Consequently, suppliers of grains and fertiliser were able to adapt to the “new world” of Covid-19 and its extra costs and checks by the beginning of this year.

But the pandemic has deeply affected logistics and created inefficiencies in supply chains.

Freight rates and highly favourable crop prices are expected to remain over the next 12 months or so, helping keep fertiliser prices high, McIvor says.

“After that, it’s hard to say whether there will be any lasting impacts from Covid-19 on the agricultural and fertilisers markets.
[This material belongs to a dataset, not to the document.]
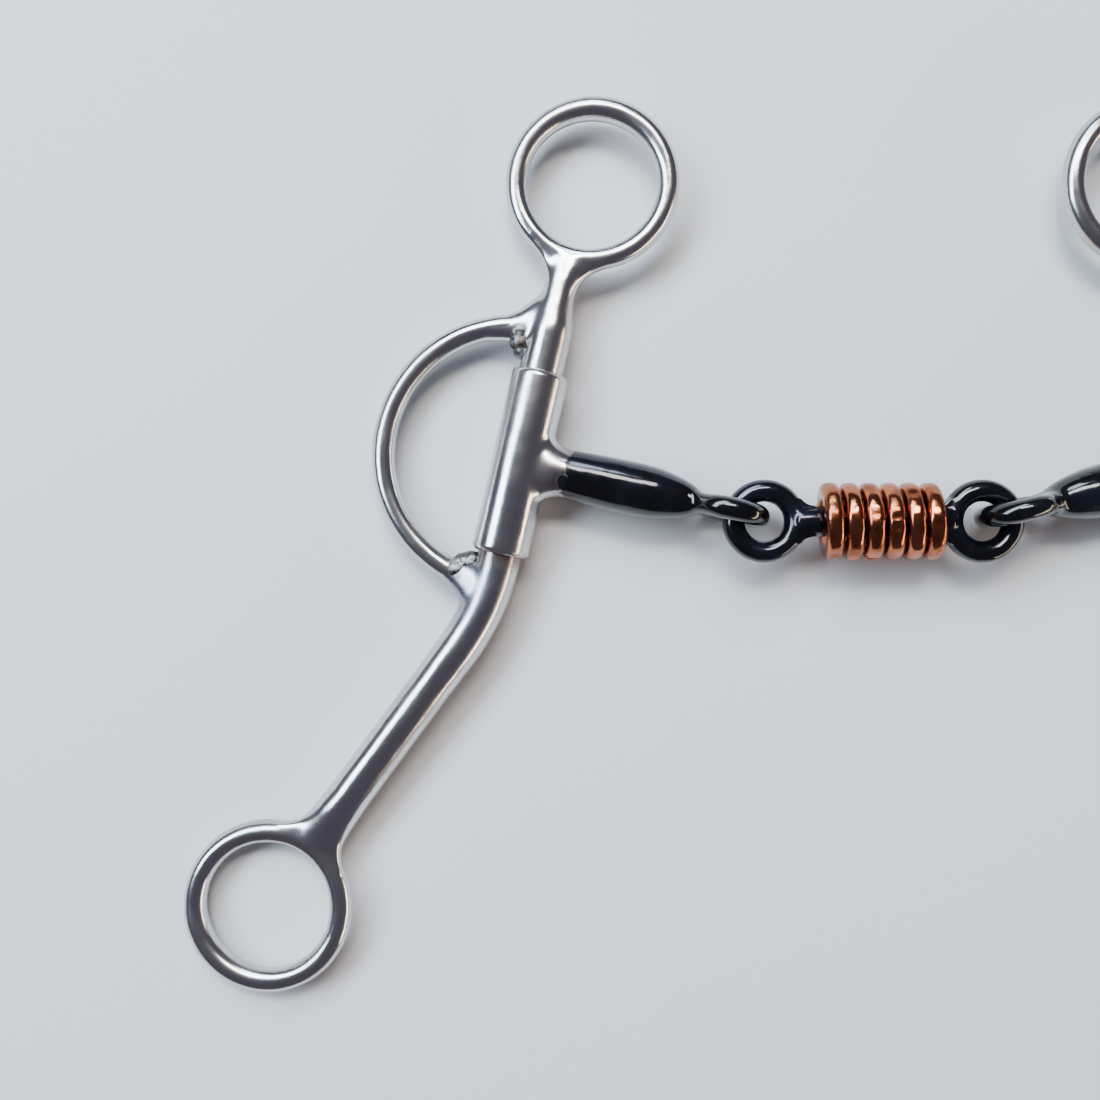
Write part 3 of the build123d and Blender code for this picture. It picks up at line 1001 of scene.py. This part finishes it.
class SNAFFLE_OT_copper_rings(bpy.types.Operator):
    """Bend the six loose copper rings, each from its own length of wire"""

    bl_idname = "snaffle.copper_rings"
    bl_label = "Copper rings"

    def execute(self, context):
        wire = size("copper_wire")
        radius = (size("copper_dia") - wire) / 2
        for number, (seam_at, dents) in enumerate(zip(SEAMS, DENTS), start=1):
            ring = bent_bar(
                radius, wire, seam_at + SEAM_HALF_GAP, 360 - 2 * SEAM_HALF_GAP, steps=150, segments=36)
            flatten_faces(ring, radius, wire / 2)
            for turn in (seam_at + SEAM_HALF_GAP, seam_at - SEAM_HALF_GAP):
                soften_end(ring, radius, turn)
            for turn, reach, depth in dents:
                aim = Vector((math.cos(math.radians(turn)), math.sin(math.radians(turn)), 0))
                dent(ring, aim * (radius + wire / 2), reach, -aim * depth)
            roughen(ring, f"copper_waves_{number}", 3.4, 0.11, seed_shift=7.0 * number)
            low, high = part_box(f"copper_ring_{number}")
            axle = Vector(JOINTS[f"copper_ring_{number}_spin"]["axis"])
            far_side = Vector((0, 0, 1)).cross(axle)
            frame_of_ring = axes_frame((low + high) / 2, far_side, axle.cross(far_side))
            settle(
                ring, frame_of_ring, f"copper_roller_{number}", [f"copper_ring_{number}"],
                f"copper_{number}", finish_of("copper", copper))
        return {"FINISHED"}


# ---------------------------------------------------------------- stage

FLOOR_ACROSS = 8
FLOOR_LEVEL = -0.0002
PALE_FLOOR = ((0.64, 0.64, 0.65, 1), (0.68, 0.68, 0.685, 1))
STUDIO_AIR, STUDIO_AIR_STRENGTH = (0.42, 0.38, 0.53, 1), 0.24
CAMERA_PLACE = (-0.06196, -0.00087, 0.2186)
CAMERA_LENS = 35.95

# Each light is (name, place, width, depth, power, colour), and faces the middle of the bit.
LIGHT_SPREAD = math.radians(140)
LIGHTS = (
    ("window", (-0.50, 0.46, 0.66), 1.5, 0.30, 17.5, (0.68, 0.83, 1.0)),
    ("lamp", (0.70, -0.30, 0.20), 0.9, 0.10, 2.4, (1.0, 0.80, 0.60)),
    ("sky", (-0.05, 0.95, 1.5), 0.9, 0.36, 16.0, (1.0, 0.97, 0.92)),
)


class SNAFFLE_OT_stage(bpy.types.Operator):
    """Lay the pale floor, hang the soft lights and set the camera straight above"""

    bl_idname = "snaffle.stage"
    bl_label = "Stage"

    def execute(self, context):
        clear()
        bpy.ops.mesh.primitive_plane_add(size=FLOOR_ACROSS, location=(0, 0, FLOOR_LEVEL))
        floor = bpy.context.object
        floor.name = floor.data.name = "floor"
        material, tree, shader, where = start_material("floor_paper")
        tone = mix(tree, noise(tree, where, 3, 2), *PALE_FLOOR)
        tree.links.new(tone, shader.inputs["Base Color"])
        shader.inputs["Roughness"].default_value = 0.75
        floor.data.materials.append(material)
        floor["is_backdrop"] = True
        for name, hung_at, across, deep, power, tint in LIGHTS:
            bpy.ops.object.light_add(type="AREA", location=hung_at)
            light = bpy.context.object
            light.name = light.data.name = name
            light.data.shape = "RECTANGLE"
            light.data.size, light.data.size_y = across, deep
            light.data.energy = power
            light.data.color = tint
            light.data.spread = LIGHT_SPREAD
            light.rotation_euler = (-Vector(hung_at)).to_track_quat("-Z", "Y").to_euler()
            light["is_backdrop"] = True
        world = bpy.data.worlds.new("studio")
        world.use_nodes = True
        air = world.node_tree.nodes["Background"]
        air.inputs["Color"].default_value = STUDIO_AIR
        air.inputs["Strength"].default_value = STUDIO_AIR_STRENGTH
        bpy.context.scene.world = world
        bpy.ops.object.camera_add(location=CAMERA_PLACE, rotation=(0, 0, 0))
        camera = bpy.context.object
        camera.name = camera.data.name = "camera_above"
        camera.data.lens = CAMERA_LENS
        camera.data.sensor_width = 36
        camera.data.clip_start = 0.005
        camera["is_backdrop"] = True
        bpy.context.scene.camera = camera
        return {"FINISHED"}


# ---------------------------------------------------------------- panel and registration

PIECES = (
    SNAFFLE_OT_shanks, SNAFFLE_OT_rings, SNAFFLE_OT_bows, SNAFFLE_OT_welds, SNAFFLE_OT_sleeves,
    SNAFFLE_OT_cannons, SNAFFLE_OT_dog_bone, SNAFFLE_OT_copper_rings, SNAFFLE_OT_stage,
)


class SNAFFLE_PT_panel(bpy.types.Panel):
    """Buttons for each piece of the bit, with its sizes and colours"""

    bl_idname = "SNAFFLE_PT_panel"
    bl_label = "Snaffle Bit"
    bl_space_type = "VIEW_3D"
    bl_region_type = "UI"
    bl_category = "Snaffle"

    def draw(self, context):
        for group in (context.scene.snaffle_sizes, context.scene.snaffle_colours):
            for name in group.bl_rna.properties.keys():
                if name not in ("rna_type", "name"):
                    self.layout.prop(group, name)
        for piece in PIECES:
            self.layout.operator(piece.bl_idname)


CLASSES = (SnaffleSizes, SnaffleColours) + PIECES + (SNAFFLE_PT_panel,)


def register():
    for cls in CLASSES:
        bpy.utils.register_class(cls)
    bpy.types.Scene.snaffle_sizes = bpy.props.PointerProperty(type=SnaffleSizes)
    bpy.types.Scene.snaffle_colours = bpy.props.PointerProperty(type=SnaffleColours)


def unregister():
    del bpy.types.Scene.snaffle_colours
    del bpy.types.Scene.snaffle_sizes
    for cls in reversed(CLASSES):
        bpy.utils.unregister_class(cls)


def main():
    register()
    bpy.ops.snaffle.shanks()
    bpy.ops.snaffle.rings()
    bpy.ops.snaffle.bows()
    bpy.ops.snaffle.welds()
    bpy.ops.snaffle.sleeves()
    bpy.ops.snaffle.cannons()
    bpy.ops.snaffle.dog_bone()
    bpy.ops.snaffle.copper_rings()
    bpy.ops.snaffle.stage()
    boxes = {"cad": CAD_BOX, "visual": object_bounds()}
    plain = {name: [list(corner) for corner in box] for name, box in boxes.items()}


if __name__ == "__main__":
    main()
I suspect not, as demand/supply remain the main drivers — the global fleet increases and the supply chain adapts.”

Sand and Russell Thompson, managing director of trade data platform Tradeviews, agree: there is no “new normal” for shipping after Covid, simply a world that has its complexities exposed for all to see.

Dry bulk owners have had a once-in-a-decade profit bonanza

Russell Thompson, Tradeviews

“I find the term ‘the next normal’ somewhat more appropriate, as any new steady-state normality will not be found,” Sand argues.
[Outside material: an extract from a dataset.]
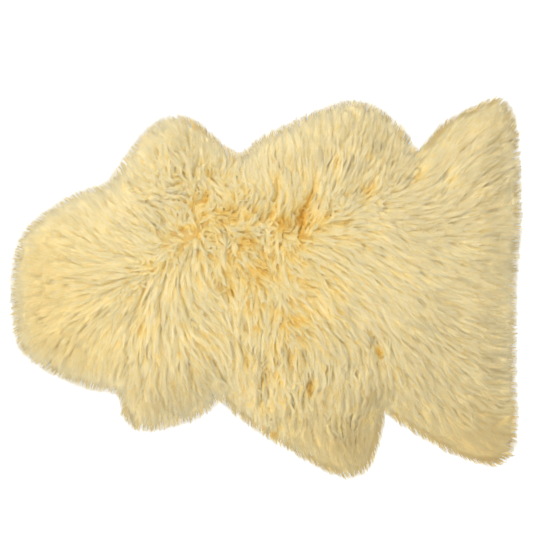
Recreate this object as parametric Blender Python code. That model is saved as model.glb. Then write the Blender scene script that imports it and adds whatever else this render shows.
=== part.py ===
"""A sheepskin rug: one whole tanned pelt that lies flat, wool side up.

The neck points to -X and the rump to +X, with three lobes down each side: foreleg, flank and hind leg.
Two sub-parts share that outline:
  hide    the tanned skin, a thin flat sheet on the floor
  fleece  the wool, a lumpy slab with tapered locks round its rim, hollowed underneath to take the hide
Metres, +Z up, origin under the middle of the rug at floor level.
"""

import math

import bmesh
import bpy
import numpy as np
from mathutils import Matrix
from mathutils.geometry import delaunay_2d_cdt

MM = 0.001

# Driving dimensions.
RUG_LENGTH = 950 * MM  # neck to rump, over the lock tips
RUG_WIDTH = 705 * MM  # flank to flank, over the lock tips
HIDE_THICKNESS = 2 * MM
HIDE_INSET = 34 * MM  # how far the wool hangs past the skin's cut edge
POCKET_CLEARANCE = 1 * MM  # round the hide's edge
FACE_GAP = 0.3 * MM  # between the hide and the wool on it
PILE_HEIGHT = 44 * MM  # mean height of the wool away from the rim
RIM_HEIGHT = 13 * MM  # where the slab's wall gives way to the rim locks
SHOULDER = 62 * MM  # width of the rounded fall from full pile to the rim

# How finely the outline is worked out.
SPAN_POINTS = 12  # of the smooth curve, from one outline point to the next
INSET_POINTS = 480
INSET_STEPS = 16
INSET_EASE = 0.3  # share of each point that its neighbours even out at every step
HIDE_POINTS = 120  # round the skin's edge

# Rim locks.
RIM_LOCKS = 240
LOCK_SHARE = 0.72  # of the pitch that a lock's root takes, the rest is the gap to the next one
LOCK_SHARE_SPREAD = 0.14
LOCK_REACH = 25 * MM  # mean length past the slab
LOCK_REACH_SPREAD = 0.30
LOCK_GROOM_SHARE = 0.5  # how far a lock turns from straight out towards the lie of the wool
LOCK_CURL = 16  # degrees, the most that a lock's tip turns aside
LOCK_SECTIONS = (  # share of reach, of root width, of root height and of the curl
    (0.48, 0.93, 0.70, 0.0),
    (1.00, 0.30, 0.20, 1.0),
)

# Tufts, the lumps in which the wool's surface is gathered.
SURFACE_STEP = 14.2 * MM  # spacing of the slab's surface points
SURFACE_MARGIN = 8.5 * MM  # from the rim to the nearest of them
TUFT_STEP = 27 * MM
TUFT_JITTER = 8 * MM
TUFT_LENGTH = 62 * MM
TUFT_WIDTH = 27 * MM
TUFT_SIZE_SPREAD = 0.2
TUFT_RISE = 0.75  # share of its length over which a tuft climbs
TUFT_FALL = 0.35  # share over which it drops at its tip
TUFT_RELIEF = 13 * MM
TUFT_RELIEF_SPREAD = 0.25
TUFT_WANDER = math.radians(10)  # how far a tuft strays from the lie of the wool
SWELL_RELIEF = 3 * MM  # of the broad rise and fall under the tufts
SWELL_LENGTH = 150 * MM
SWELL_WIDTH = 115 * MM
RIM_FADE = 25 * MM  # width inside the rim over which tufts and swells come in

# The wool's outline without its lock tips, clockwise from the neck, in mm: stretch, x, y.
OUTLINE = (
    ("neck", -474, -10),
    ("neck", -466, 68),
    ("neck", -430, 125),
    ("neck", -355, 173),
    ("neck to far foreleg", -300, 193),
    ("far foreleg", -268, 230),
    ("far foreleg", -222, 289),
    ("far foreleg", -180, 316),
    ("far foreleg", -138, 309),
    ("far foreleg", -92, 274),
    ("notch", -50, 247),
    ("far flank", -10, 277),
    ("far flank", 86, 323),
    ("far flank", 160, 346),
    ("far flank", 217, 325),
    ("notch", 281, 251),
    ("far hind leg", 330, 303),
    ("far hind leg", 400, 342),
    ("far hind leg", 438, 347),
    ("far hind leg", 462, 310),
    ("rump", 473, 230),
    ("rump", 470, 110),
    ("rump", 463, 0),
    ("rump", 465, -150),
    ("rump", 463, -270),
    ("near hind leg", 450, -318),
    ("near hind leg", 412, -329),
    ("near hind leg", 345, -309),
    ("near hind leg", 265, -261),
    ("notch", 222, -233),
    ("near flank", 206, -297),
    ("near flank", 179, -345),
    ("near flank", 140, -351),
    ("near flank", 60, -309),
    ("near flank", -20, -262),
    ("notch", -80, -212),
    ("near foreleg", -140, -246),
    ("near foreleg", -225, -268),
    ("near foreleg", -263, -246),
    ("near foreleg to neck", -277, -203),
    ("neck", -340, -184),
    ("neck", -425, -144),
    ("neck", -463, -98),
)
TIP_PAST_OUTLINE = -1 * MM  # from that outline to the mean lock tip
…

“But what is common for all of the coming normal: more geopolitical aspects will generate volatility (positive for freight rates), coal trading will change (negative for freight rates), tighter regulation on emissions from shipping (positive for some, negative for others).”

Thompson thinks the situation is still evolving and it is unclear whether it will ever end, or whether human activity will simply adapt.

“The greatest long-term impact we have to manage is the start of a decarbonisation process, which will reshape our ships and the cargoes we carry,” he says.

“The pandemic has shown us as a species we can adapt and therefore the wheels of change seem to be moving faster.”

The same is true for shipping markets, according to Thompson: “It’s always impressed me how robust dry-cargo shipping has been, due to the diverse cargo groups.

“The main segments — energy, agriculture, manufacturing and construction — have different drivers and have moved at different paces throughout the pandemic. If one falls down, the others compensate.

“This is because the way the world operates has changed. So while the service economy suffered, the physical economy boomed as people have excess cash to spend and governments have employed stimulus measures into physical projects. As a result, dry bulk owners have had a once-in-a-decade profit bonanza.”

In Thompson’s view, the pandemic has exposed the complicated nexus of factors in which shipping is entangled.

“Covid has also shown us that freight-rate drivers were more complicated than we imagined,” he says.

“For example, commodity price changes have influenced trader activity, pushing up the market, while inefficiencies in crewing and scheduling created tighter markets.

“Not everything is about classical supply and demand.”